A trusted party gives each voter one valid blind signature. That party has no idea what it's signing, but it does know that each voter gets only one.

Each voter encrypts his vote and sends it to the trusted signing party to get it signed. The trusted signing party signs exactly one ballot for each voter. The voter can then decrypt the signed vote and hand it to the ballot boxes. The ballot box checks the signature and counts one vote for each unique signature. Neither the ballot box nor the signer has any way to know which voter gave which vote.

Answer 4

Encryption based voting will always suffer for a different reason.

As a human, I cannot look at a numeric token to know if the value is "Yes" or "No". I have to 100% trust that the voting system is telling me this number is a vote for my candidate or not.

It doesn't matter if there's a solidly convincing mathematical proof. As an ordinary voter, I cannot perform the math that would convince me, Joe Failed-Algebra, of the validity of the system. It doesn't matter if the tokens arrive in the form of paper slips handed to me by an election judge, barcodes, buttons on a little black box, or anything.

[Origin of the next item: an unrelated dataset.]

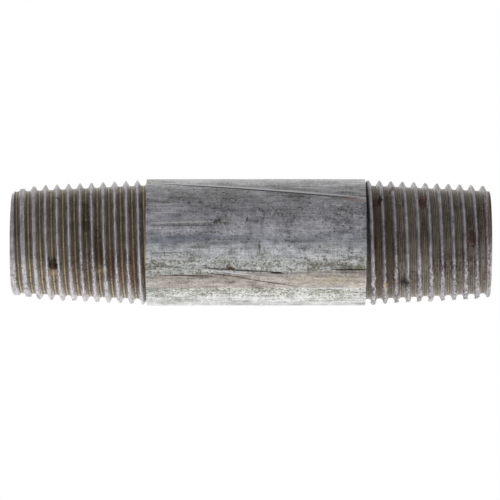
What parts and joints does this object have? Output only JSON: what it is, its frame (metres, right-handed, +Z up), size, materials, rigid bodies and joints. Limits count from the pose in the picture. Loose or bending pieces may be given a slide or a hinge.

The encryption based systems are impressive, they are fascinating, they are mental challenges. But they are not acceptable to humans.

Something we've lost in the rush to automate our lives is that the world actually functioned prior to the arrival of digital computers and 24-hour news. Our election system provides an entire month for votes to be tallied and carried to the nation's capital. In order for democracy to function, we do not need instant election results, despite the strong desires of the news networks to deliver them. Our only valid requirements are for a simple, fair system.

Answer 5

Something along these lines could be accomplished with zero-knowledge proofs. The voter proves that each one of the ballots is in the set $\{0,1\}$ and that the sum of the ballots is $1$.

Prove this to each of the $n$ trusted third parties. Each of the third parties signs the ballots once the proof is done. Then the voter casts the ballots. Signatures can then be checked to make sure a vote hasn't changed after the proofs.